Loch Lomond And Trossachs National Park Planning Authority

The fernery at Benmore is a rare survival of this type of building. Few ferneries survive in any condition in Scotland. This example, although it is ruinous, retains its walls and internal features. It is a rare structure and important as an integral part of the gardens at Benmore.

The fernery, which is built into a steep-sided cleft using rubble, is rectangular in plan with semicircular gables. The entrance is to the S and supports a stone arch, with steps to either side. The interior consists of high walls with occasional built-in ledges for ferns. Only a few iron hoops for a barrel roof survive. It appears from the shape of the gables that there was a lantern running the length of the roof. The interior of the fernery also contains a quartz grotto with steps to either side. To the NW, on the exterior is a small lean-to structure ' probably the original heating plant for the fernery.

Statement of Interest

Ferneries became popular in British gardens from the 1850s, the result of a new interest in more exotic plants and the fashion for fern collecting and continued to be built until after 1900.

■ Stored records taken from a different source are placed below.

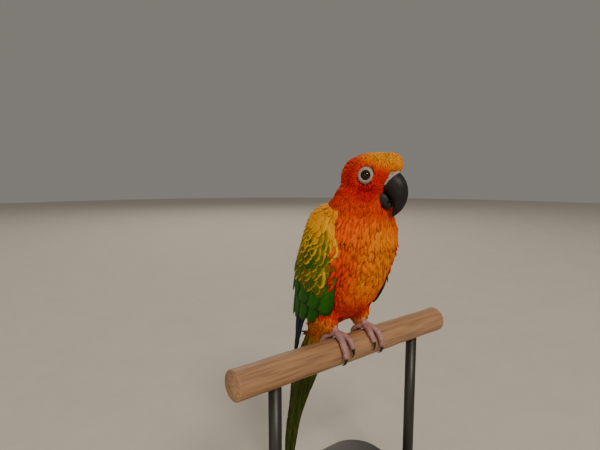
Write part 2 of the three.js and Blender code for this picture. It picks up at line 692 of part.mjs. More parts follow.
function standRod(side) {
  const top = PERCH_HEIGHT;
  const rod = new THREE.CylinderGeometry(ROD.radius, ROD.radius, top - BASE.thick - GAP, ROD.sides);
  rod.rotateX(Math.PI / 2).translate((side * ROD.apart) / 2, 0, (top + BASE.thick + GAP) / 2 - PERCH_HEIGHT);
  const room = new THREE.CylinderGeometry(PERCH.radius + GAP, PERCH.radius + GAP, PERCH.length, PERCH.sides);
  return without(solidOf(rod), solidOf(room.rotateZ(Math.PI / 2)));
}

function standBase() {
  const half = { x: BASE.length / 2 - BASE.bevel, y: BASE.width / 2 - BASE.bevel };
  const corner = BASE.corner - BASE.bevel;
  const outline = new THREE.Shape();
  outline.absarc(half.x - corner, half.y - corner, corner, 0, Math.PI / 2);
  outline.absarc(corner - half.x, half.y - corner, corner, Math.PI / 2, Math.PI);
  outline.absarc(corner - half.x, corner - half.y, corner, Math.PI, Math.PI * 1.5);
  outline.absarc(half.x - corner, corner - half.y, corner, Math.PI * 1.5, Math.PI * 2);
  const plate = new THREE.ExtrudeGeometry(outline, {
    depth: BASE.thick - 2 * BASE.bevel,
    bevelSize: BASE.bevel,
    bevelThickness: BASE.bevel,
    bevelSegments: 1,
    curveSegments: 4,
  });
  return solidOf(plate.translate(0, 0, BASE.bevel));
}

// Assembly
const bird = new THREE.Group();
bird.position.set(0, -PERCH_AHEAD, PERCH_HEIGHT);
const add = (name, solid, look) => bird.add(nodeOf(name, solid, look));

const inHead = headPieces();
const placed = (solid) => moved(solid, headPlace);
const trunkRoom = trunk(GAP);
const tailRoom = tailSlab({ from: 0, to: 0.5, over: 2.1 + GAP, under: -2.6 - GAP, wider: 2 * GAP }, 9, 4);
const thighRoom = thigh(1, GAP);
const wing = {};
for (const name of Object.keys(WING_LAYERS)) {
  wing[name] = without(wingSolid(name), trunkRoom, thighRoom, tailRoom);
}

// Head, neck and torso are one skin, parted by two thin cuts.
const skinRooms = [...inHead.rooms.map(placed), tailRoom, shankRoom(1), shankRoom(-1)];
const skin = without(trunk().add(placed(skull())), ...skinRooms);
const headAndNeck = trunkPart(skin, CUTS.shoulders, true);

add("head", trunkPart(skin, CUTS.nape, true), material.faceFeathers);
add("neck", trunkPart(headAndNeck, CUTS.nape, false), material.faceFeathers);
add("torso", trunkPart(skin, CUTS.shoulders, false), material.breastFeathers);
add("cere", placed(inHead.cere), material.bareSkin);
add("bill_upper", placed(inHead.upper), material.bill);
add("bill_lower", placed(inHead.lower), material.bill);
add("tail", tailSolid(), material.tailFeathers);
add("perch", perch(), material.perchWood);

for (const [name, side] of Object.entries(SIDES)) {
  add("eye_" + name, placed(onSide(inHead.eye, side)), material.eye);
  add("eye_ring_" + name, placed(onSide(inHead.ring, side)), material.bareSkin);
  add("wing_coverts_" + name, onSide(wing.coverts, side), material.wingCoverts);
  add("wing_secondaries_" + name, onSide(wing.secondaries, side), material.wingGreen);
  add("wing_primaries_" + name, onSide(wing.primaries, side), material.wingDark);
  add("thigh_" + name, without(thigh(side), trunkRoom, shankRoom(side)), material.thighFeathers);
  add("foot_" + name, foot(side), material.footSkin);
  for (const toe of TOES) add("claw_" + toe.name + "_" + name, claw(side, toe), material.claw);
  add("stand_rod_" + name, standRod(side), material.stand);
}

const model = new THREE.Group();
model.add(bird);
model.add(nodeOf("stand_base", standBase(), material.stand));
export default model;
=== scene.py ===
"""Dresses a still, life-size model of a perched sun conure: skin, plumage, bill, eyes, feet, perch, stand.

Lengths in this file are millimetres in the bird's own frame: the perch's middle is the origin, the bird
looks along -Y, its left side is +X and +Z is up. Meshes are written in metres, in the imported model's frame.
"""

import math
from functools import partial

import bpy
import numpy as np
from mathutils import Matrix, Vector
from mathutils.kdtree import KDTree


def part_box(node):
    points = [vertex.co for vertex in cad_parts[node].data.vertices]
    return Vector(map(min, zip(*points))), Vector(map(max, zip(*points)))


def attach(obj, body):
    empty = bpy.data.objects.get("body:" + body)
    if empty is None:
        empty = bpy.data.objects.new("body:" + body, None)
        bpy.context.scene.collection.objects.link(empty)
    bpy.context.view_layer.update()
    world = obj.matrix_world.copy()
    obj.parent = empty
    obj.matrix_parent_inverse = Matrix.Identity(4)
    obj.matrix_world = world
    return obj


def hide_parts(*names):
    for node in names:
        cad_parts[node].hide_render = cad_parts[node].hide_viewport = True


bl_info = {
    "name": "Perched Conure",
    "version": (1, 0, 0),
    "blender": (4, 5, 0),
    "location": "3D View > Sidebar > Conure",
    "description": "Builds the plumage, head, feet, perch and stand of a life-size sun conure",
    "category": "Add Mesh",
}

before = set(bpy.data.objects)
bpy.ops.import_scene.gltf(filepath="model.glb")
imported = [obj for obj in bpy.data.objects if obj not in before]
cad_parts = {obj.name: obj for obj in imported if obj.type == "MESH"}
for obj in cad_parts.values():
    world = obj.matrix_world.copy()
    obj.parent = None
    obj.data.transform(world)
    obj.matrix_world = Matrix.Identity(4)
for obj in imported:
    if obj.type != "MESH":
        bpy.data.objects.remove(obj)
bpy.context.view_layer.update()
BODY = "root"
MM = 0.001
SIDES = {"left": 1, "right": -1}
LEFT = np.array((1.0, 0.0, 0.0))

PERCH_LOW, PERCH_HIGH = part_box("perch")
PERCH_MIDDLE = np.array((PERCH_LOW + PERCH_HIGH) / 2) / MM
PERCH_RADIUS = (PERCH_HIGH.z - PERCH_LOW.z) / 2 / MM
PERCH_LENGTH = (PERCH_HIGH.x - PERCH_LOW.x) / MM
GAP = 0.3

# Trunk, from the root of the tail up into the head: y, z, half width, depth to breast, depth to spine
TRUNK = (
    (35.5, 1, 8, 5.5, 4.5),
    (29, 14, 14, 12, 8.5),
    (21.5, 30.5, 21, 22, 14),
    (11.5, 49, 27, 28.5, 18),
    (2.5, 68, 28.5, 28, 20),
    (-3, 83.5, 26.5, 25, 19),
    (-7.5, 95, 20.5, 19.5, 17),
    (-10, 104, 16, 15.5, 15),
    (-11.5, 111, 12, 12, 11),
)
# Head, from the nape to the forehead: height up, height down, half width, way forward, forward lean
HEAD = {"y": -11.5, "z": 110, "yaw": 13, "pitch": 8}
SKULL = (
    (3, 3, 3, -16, 0),
    (8.5, 8, 7.8, -14, 0),
    (13.2, 12.5, 12.2, -8.5, 0),
    (16.6, 15.5, 14.2, 0, 0.02),
    (17.4, 15.5, 13.4, 7.5, 0.14),
    (16.4, 13.6, 10.8, 12.6, 0.3),
    (12.8, 11, 8.4, 15.4, 0.4),
    (8.6, 8.2, 6.4, 16.4, 0.44),
)
EYE = {"forward": 4.8, "up": 3, "side": 13.3, "ball": 4.6, "opening": 2.95, "ring": 5.35, "bulge": 1.2}
BILL_BASE = 14.6
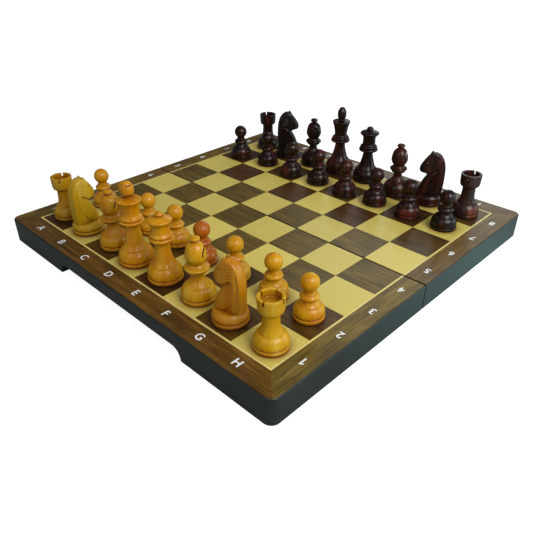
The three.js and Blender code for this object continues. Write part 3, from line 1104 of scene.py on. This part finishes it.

In 1870 the Benmore estate was acquired by James Duncan, a Greenock Sugar Refiner. Duncan carried out many improvements to the estate, including extending the house and building a number of worker's cottages. Duncan was also largely responsible for the garden layout which survives today. The fernery belongs to this period.

Benmore Estate is perhaps best known as the setting for Benmore Botanic Garden, run by the Royal Botanic Garden Edinburgh. The garden and designed landscape is notable for the collection of coniferous trees, planted by successive owners since c1820.

Part of B-Group including Benmore House, the Steading, North Lodge and Gates, the Golden Gates, 'Puck's Hut', Walled garden and the cottages to the E of it (see separate listings).

Within Benmore-Younger Botanic Garden Designed Landscape.